The squeezed Kerr oscillator: spectral kissing and phase-flip robustness

TL;DR

This paper demonstrates the realization of a squeezed Kerr oscillator with a driven Josephson circuit, revealing a transition to a doubly-degenerate ground state with Schrödinger-cat states, and achieving high-fidelity quantum readout and enhanced phase-flip lifetime.

Contribution

First experimental realization of a squeezed Kerr oscillator showing spectral kissing and robust phase-flip lifetime, with high-fidelity quantum nondemolition readout.

Findings

Resolved up to the tenth excited state spectroscopically

Observed staircase pattern in coherence lifetime increase

Achieved >99% quantum nondemolition readout fidelity

Abstract

By applying a microwave drive to a specially designed Josephson circuit, we have realized an elementary quantum optics model, the squeezed Kerr oscillator. This model displays, as the squeezing amplitude is increased, a cross-over from a single ground state regime to a doubly-degenerate ground state regime. In the latter case, the ground state manifold is spanned by Schr\"odinger-cat states, i.e. quantum superpositions of coherent states with opposite phases. For the first time, having resolved up to the tenth excited state in a spectroscopic experiment, we confirm that the proposed emergent static effective Hamiltonian correctly describes the system, despite its driven character. We also find that the lifetime of the coherent state components of the cat states increases in steps as a function of the squeezing amplitude.
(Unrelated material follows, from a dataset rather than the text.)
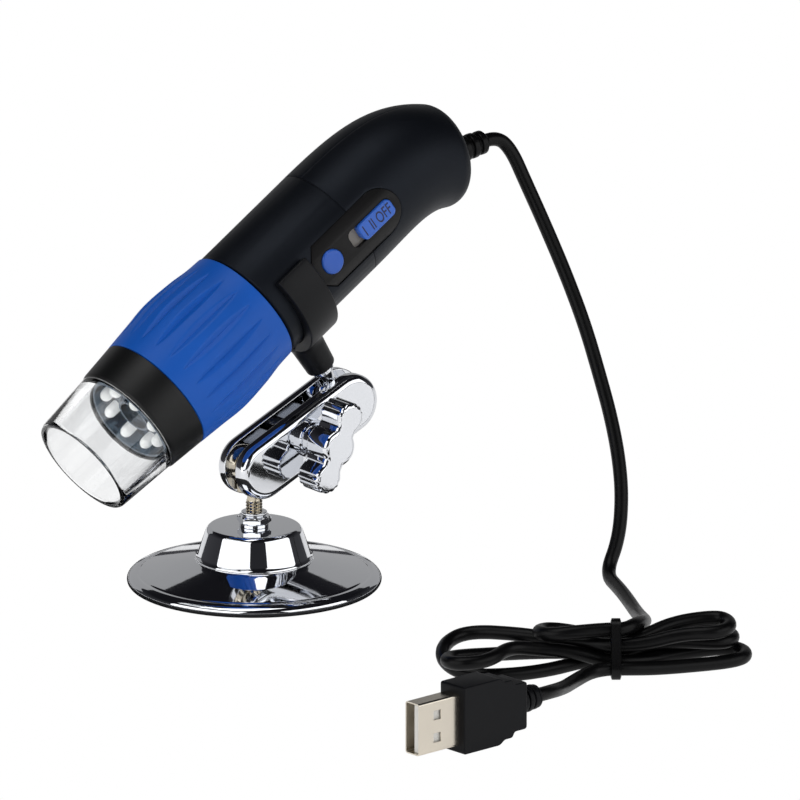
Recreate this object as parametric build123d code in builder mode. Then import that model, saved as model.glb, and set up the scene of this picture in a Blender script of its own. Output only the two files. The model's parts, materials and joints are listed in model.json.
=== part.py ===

We interpret the staircase pattern as resulting from pairwise level kissing in the excited state spectrum. Considering the Kerr-cat qubit encoded in this ground state manifold, we achieve for the first time quantum nondemolition readout fidelities greater than 99%, and enhancement of the phase-flip lifetime by more than two orders of magnitude, while retaining universal quantum control. Our experiment illustrates the crucial role of parametric drive Hamiltonian engineering for hardware-efficient quantum computation.